Opinión: OPIN-01

Corrupción, enfermedad crónica de la Argentina


El informe brindado por Transparencia Internacional vuelve a colocar a la Argentina como uno de los países con más altos índices de corrupción. Respecto del último informe, nuestro país retrocedió algunos puntos, por lo que se infiere que la situación tiende a agravarse. Conviene aclarar, de todos modos, que el período analizado por Transparencia abarca el último tramo del gobierno de De la Rúa y el año y medio de gestión de Duhalde.

La administración de Kirchner no está comprometida por esta reseña, de modo que habrá que esperar el próximo informe para saber si esta nueva gestión logra revertir una tendencia que deja al desnudo nuestras debilidades y vicios públicos y privados.

Desde hace años se discute en la Argentina sobre las causas y los alcances de la corrupción y las alternativas factibles de ponerle límite. El tema ha ocupado a cientistas sociales, políticos, periodistas, funcionarios y ciudadanos en general. En todos los casos, se ha considerado a la corrupción como un factor negativo cuyos efectos erosionan a las instituciones y a la propia convivencia social.

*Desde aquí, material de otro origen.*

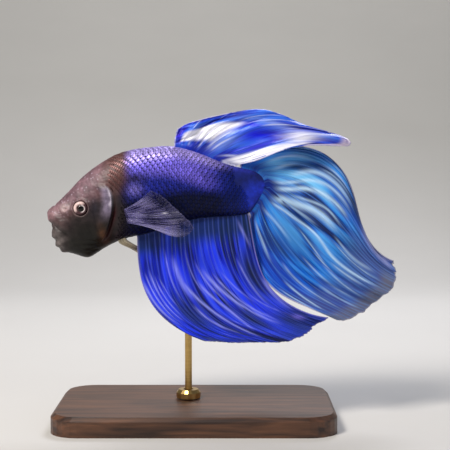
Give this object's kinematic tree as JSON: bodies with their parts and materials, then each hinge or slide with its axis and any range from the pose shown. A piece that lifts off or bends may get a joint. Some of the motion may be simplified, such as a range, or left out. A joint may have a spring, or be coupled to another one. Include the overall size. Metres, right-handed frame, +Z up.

Sin embargo, a pesar de tantos estudios, seminarios, mesas redondas, libros publicados y denuncias presentadas ante la Justicia y la opinión pública, los resultados siguen siendo negativos, al punto de que hay derecho a suponer que cuanto más se habla de la corrupción más corruptas parecen ser las relaciones sociales y más corrupción parece anidar en los centros del poder.

Aclaramos en el inicio de esta columna que el informe de Transparencia no incluye al actual gobierno, una de cuyas banderas es precisamente la moralización de la gestión pública. Ya habrá tiempo para evaluar los resultados, pero es evidente que si la corrupción es un mal estructural, es muy difícil que un gobierno lo pueda resolver en pocos meses. En todo caso, lo que se pueden apreciar son las tendencias. En este sentido, para los argentinos sería una excelente noticia que en la próxima publicación del organismo internacional se reduzca en algunos escalones la pésima ubicación que nos descalifica frente al mundo.

El informe de Transparencia permite apreciar algunas características distintivas de cómo funcionan estos procesos de corrupción. En principio, pareciera que los países más ricos y con mayores niveles de integración social son menos corruptos que los países pobres y marcados por profundas desigualdades sociales. Se constata así la hipótesis política que postula que si bien las conductas corruptas pueden aflorar en cualquier sociedad o sistema, lo que diferencia a un país de otro son los mayores grados de impunidad.

Tampoco es casual que sociedades más educadas, más prósperas y con mayores expectativas de vida sean menos corruptas que sociedades con altos niveles de analfabetismo y pobreza. Al respecto, hay abierto un debate acerca de las causas del desarrollo. Por un lado están los que sostienen que el desarrollo es producto de ciertas condiciones económicas adquiridas o heredadas, mientras que por el otro lado se afirma que es consecuencia de una sociedad capacitada culturalmente para crearlo y entre esas "habilidades" culturales estaría presente una moral media resistente a la corrupción y atenida a los mandatos de la ley.

Más allá de evaluaciones más o menos elaboradas, lo cierto es que en la Argentina la corrupción siempre ha operado como un factor negativo. En países como Estados Unidos o Japón, por ejemplo, la corrupción también es alta, pero por motivos singulares estas desviaciones no afectan sustancialmente el funcionamiento medio del sistema, como ocurre en la Argentina.

Recordemos que los principales golpes de Estado en nuestro país se realizaron invocando, entre otras cosas, la inmoralidad administrativa. Así fue en 1930 y 1943, y también en 1955, 1962 y 1976. Lo curioso del caso argentino es que mientras por un lado la sociedad en ciertos momentos parece ser muy severa con las prácticas corruptas, en otras circunstancias su tolerancia llega a confundirse con el cinismo.

Más allá de evaluaciones y conclusiones teóricas, queda claro que la corrupción en la Argentina es un problema de todos. Políticos, empresarios, dirigentes sindicales, fuerzas de seguridad y más de un dirigente piquetero están comprometidos de una u otra manera con estas prácticas. Es también evidente que este flagelo funciona y se reproduce porque existe una sociedad que en términos generales, y más allá de sus condenas discursivas y sus fintas retóricas, suele ser complaciente con esta enfermedad de nefastas consecuencias en todos los órdenes.